In the coffin, Augusto Pinochet wore a blue Chilean army uniform, his allegiance to the military as the foremost institution of the state unambiguous even in his afterlife. The military, after all, brought him to power in 1973. The military ensured his amnesty. And now the military was burying him with enough pomp and ceremony to make everyone forget that the massive gathering was not and, in 2006, could not be a state funeral. Michelle Bachelet, the Chilean president at the time, was imprisoned under Pinochet, as were both her parents; her father, Air Force Brigadier General Alberto Bachelet, died in military custody from a heart attack brought on by torture.

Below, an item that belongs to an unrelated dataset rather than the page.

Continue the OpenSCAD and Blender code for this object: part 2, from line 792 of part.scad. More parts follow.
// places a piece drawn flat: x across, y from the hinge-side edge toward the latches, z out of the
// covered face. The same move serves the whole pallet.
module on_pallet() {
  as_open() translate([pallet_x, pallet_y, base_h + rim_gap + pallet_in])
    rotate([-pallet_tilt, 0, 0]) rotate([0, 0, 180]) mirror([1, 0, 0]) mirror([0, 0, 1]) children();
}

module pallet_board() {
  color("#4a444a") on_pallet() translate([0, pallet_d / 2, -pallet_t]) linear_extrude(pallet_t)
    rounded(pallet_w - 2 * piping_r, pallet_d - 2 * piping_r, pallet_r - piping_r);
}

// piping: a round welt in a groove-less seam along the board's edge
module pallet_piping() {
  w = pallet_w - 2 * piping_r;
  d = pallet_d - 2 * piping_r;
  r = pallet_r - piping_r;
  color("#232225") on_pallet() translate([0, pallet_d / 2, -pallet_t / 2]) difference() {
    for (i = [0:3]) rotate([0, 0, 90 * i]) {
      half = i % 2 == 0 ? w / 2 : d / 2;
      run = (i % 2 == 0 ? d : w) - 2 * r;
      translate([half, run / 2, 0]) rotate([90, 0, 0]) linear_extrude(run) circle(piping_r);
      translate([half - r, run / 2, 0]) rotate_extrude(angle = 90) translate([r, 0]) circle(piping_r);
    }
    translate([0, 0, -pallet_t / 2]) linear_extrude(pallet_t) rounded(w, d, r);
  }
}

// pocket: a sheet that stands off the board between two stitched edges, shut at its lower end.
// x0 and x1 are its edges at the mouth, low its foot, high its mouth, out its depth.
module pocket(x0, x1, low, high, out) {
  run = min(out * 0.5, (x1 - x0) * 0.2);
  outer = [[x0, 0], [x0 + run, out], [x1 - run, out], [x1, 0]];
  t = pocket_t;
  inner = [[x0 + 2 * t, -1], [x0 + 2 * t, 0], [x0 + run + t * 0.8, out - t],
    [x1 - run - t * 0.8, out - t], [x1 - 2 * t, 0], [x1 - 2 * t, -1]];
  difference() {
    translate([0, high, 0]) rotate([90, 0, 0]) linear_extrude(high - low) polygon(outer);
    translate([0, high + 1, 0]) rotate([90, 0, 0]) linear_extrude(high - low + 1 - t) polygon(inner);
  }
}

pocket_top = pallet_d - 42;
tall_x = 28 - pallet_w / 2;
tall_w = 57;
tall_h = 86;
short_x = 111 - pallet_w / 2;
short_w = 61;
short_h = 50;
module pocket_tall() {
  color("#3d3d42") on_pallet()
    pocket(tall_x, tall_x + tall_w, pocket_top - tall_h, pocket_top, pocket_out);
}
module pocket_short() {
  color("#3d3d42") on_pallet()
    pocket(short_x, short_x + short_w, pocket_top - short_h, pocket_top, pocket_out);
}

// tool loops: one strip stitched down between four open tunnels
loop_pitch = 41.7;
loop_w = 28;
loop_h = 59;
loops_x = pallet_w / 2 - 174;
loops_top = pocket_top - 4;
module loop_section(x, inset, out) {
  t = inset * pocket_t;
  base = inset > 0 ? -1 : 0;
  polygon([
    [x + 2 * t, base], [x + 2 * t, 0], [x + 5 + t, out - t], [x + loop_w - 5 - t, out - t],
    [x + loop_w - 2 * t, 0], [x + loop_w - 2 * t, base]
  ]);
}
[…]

Later in the funeral proceedings, in an unscheduled appearance defying military regulations (a captain in the Chilean army is forbidden from making political statements while in uniform), Captain Augusto Pinochet Molina burst into a speech defending his grandfathers honour and legacy: ‘He was a man who at the height of the Cold War defeated the Marxist model, which tried to impose its totalitarian model not by vote, but more directly by force of arms.

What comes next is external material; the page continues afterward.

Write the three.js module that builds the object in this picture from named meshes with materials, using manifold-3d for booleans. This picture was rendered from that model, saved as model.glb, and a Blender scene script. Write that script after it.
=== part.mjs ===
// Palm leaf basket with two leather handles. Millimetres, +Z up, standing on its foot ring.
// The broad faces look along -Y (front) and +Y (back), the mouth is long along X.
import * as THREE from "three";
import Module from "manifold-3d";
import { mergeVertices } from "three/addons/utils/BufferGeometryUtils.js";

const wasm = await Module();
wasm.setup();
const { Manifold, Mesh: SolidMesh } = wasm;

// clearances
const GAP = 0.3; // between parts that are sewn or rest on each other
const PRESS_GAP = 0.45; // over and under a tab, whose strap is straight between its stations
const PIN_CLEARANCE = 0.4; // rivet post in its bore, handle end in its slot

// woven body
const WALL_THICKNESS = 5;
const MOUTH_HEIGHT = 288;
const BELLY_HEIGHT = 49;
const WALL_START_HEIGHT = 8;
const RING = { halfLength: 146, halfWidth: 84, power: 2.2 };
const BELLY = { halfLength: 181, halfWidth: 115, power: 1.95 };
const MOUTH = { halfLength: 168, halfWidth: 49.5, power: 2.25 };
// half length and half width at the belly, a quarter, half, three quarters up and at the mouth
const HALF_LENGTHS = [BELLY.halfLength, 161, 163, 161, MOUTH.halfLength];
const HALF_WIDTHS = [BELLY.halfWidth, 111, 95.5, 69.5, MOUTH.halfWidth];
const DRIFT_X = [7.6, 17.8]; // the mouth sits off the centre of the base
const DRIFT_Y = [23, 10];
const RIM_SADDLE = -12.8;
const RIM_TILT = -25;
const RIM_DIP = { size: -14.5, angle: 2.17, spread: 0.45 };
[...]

At the funeral the crowd parted for Pinochets grandson, but later that week he was expelled from the army. Shortly after, thousands of scam emails claiming to be written by Pinochets grandson were sent around the world: ‘I am now being dismissed from the Chilean army...and they want to collect our family fortune from me. I need your help to take care of this money. Whatever you say, these guys are on the ball.

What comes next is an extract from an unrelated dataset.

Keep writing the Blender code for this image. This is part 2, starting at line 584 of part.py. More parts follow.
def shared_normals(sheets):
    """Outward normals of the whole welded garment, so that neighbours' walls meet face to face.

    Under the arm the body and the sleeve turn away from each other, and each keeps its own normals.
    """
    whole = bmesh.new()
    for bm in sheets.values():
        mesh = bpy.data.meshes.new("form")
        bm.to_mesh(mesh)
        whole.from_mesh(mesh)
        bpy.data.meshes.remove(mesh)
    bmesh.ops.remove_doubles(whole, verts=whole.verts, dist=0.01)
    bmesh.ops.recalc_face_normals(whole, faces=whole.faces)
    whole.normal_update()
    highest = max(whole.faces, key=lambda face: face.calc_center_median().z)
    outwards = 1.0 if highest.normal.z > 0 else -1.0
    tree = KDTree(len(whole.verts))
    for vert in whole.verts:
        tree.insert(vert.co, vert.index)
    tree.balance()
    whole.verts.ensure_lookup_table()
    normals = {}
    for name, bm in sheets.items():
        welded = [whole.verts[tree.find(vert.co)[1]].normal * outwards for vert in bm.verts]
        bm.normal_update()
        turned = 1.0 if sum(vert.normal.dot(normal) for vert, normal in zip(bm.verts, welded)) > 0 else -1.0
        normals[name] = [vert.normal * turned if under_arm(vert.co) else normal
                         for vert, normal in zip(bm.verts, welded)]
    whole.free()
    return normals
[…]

Reflecting on the events of the funeral day, the Chilean-American writer and human rights activist Ariel Dorfman noted the extent to which the story of todays Chile was ‘told by two grandsons of generals. ‘For reconciliation to occur in Chile, Dorfman wrote, ‘the grandson of Carlos Prats would have to forget the death of his grandfather, renounce all desire for justice, betray the deepest sources of his wounded identity. Or the grandson of Augusto Pinochet would have to accept that his grandfather was a murderer and ask for forgiveness for the dead mans actions. Neither of these grandsons will ever able to do this. This, Dorfman says, is where Chile is at.

Dorfman, who survived the coup (miraculously, he believes) and fled to the US, waited a long time for Pinochet to be brought to justice. To him, and to countless others in Chile and across the world, Pinochets death brought no relief. Coming before Pinochet was convicted for human rights abuses, it felt acutely like a defeat, a painful miscarriage of justice. ‘Both supporters and opponents of Pinochet had reasons to wish he was still alive, noted Jonathan Franklin in The Guardian. Supporters wanted Pinochet to be immortal. Opponents wanted him to be held accountable for his crimes, for justice to beat mortality to the punch.

 

A FEW YEARS after Augusto Pinochet Molina rose to his feet at his grandfathers funeral, the grandson of another dead general of a dead Generalissimus, in fact was suing for defamation. Yevgeny Dzhugashvili, Stalins grandson, was claiming that the Russian newspaper Novaya Gazeta (for which the murdered journalist Anna Politkovskya had worked) should be held accountable for its claims that his grandfather was a mass murderer. Yevgeny Dzhugashvili told journalists he felt compelled to intervene because his grandfather (not unlike the grandfather of Augusto Pinochet Molina) could not ‘defend himself from his grave. In Captain Molinas speech at his grandfathers funeral, he lauded his grandfathers victory over the Marxist totalitarianism of the kind Yevgeny Dzhugashvilis grandfather had taken to its apotheosis, yet somehow, two generations down, Augusto and Yevgeny found themselves on the same side of the barricades.

Today there exists a curious preponderance of renegade grandsons of the dead dictators (granddaughters are also there but not quite in force, it seems). The grandson of the Spanish dictator General Franco was recently in the news, accused of pulling out a revolver and firing four shots at another driver at a roundabout near Madrid. Mussolinis grandson is also out there, still looking for the elusive truth about the circumstances of his grandfathers death, in 1945.

Even though the twentieth-century dictators may seem like ghosts to us now, farcical more than dangerous, shadowy more than real, their grandsons point to a peculiar historical condition of our time. Ours is a world where the unravelling of twentieth-century totalitarian regimes in Europe and Latin America has produced a host of societies in which the grandchildren and great-grandchildren of ‘victims and tormentors live side by side, drink at the same bars, eat at the same restaurants, jostle each other on buses and streets, as Ariel Dorfman puts it. Perhaps this condition wont seem so peculiar when we begin to confront the intergenerational legacy of more recent outbreaks of large-scale violence in post-apartheid South Africa, in post-genocidal Rwanda and Bosnia where at least some of the victims and perpetrators, as well as their children and grandchildren, are condemned, for what may seem like an eternity, to walk the same streets.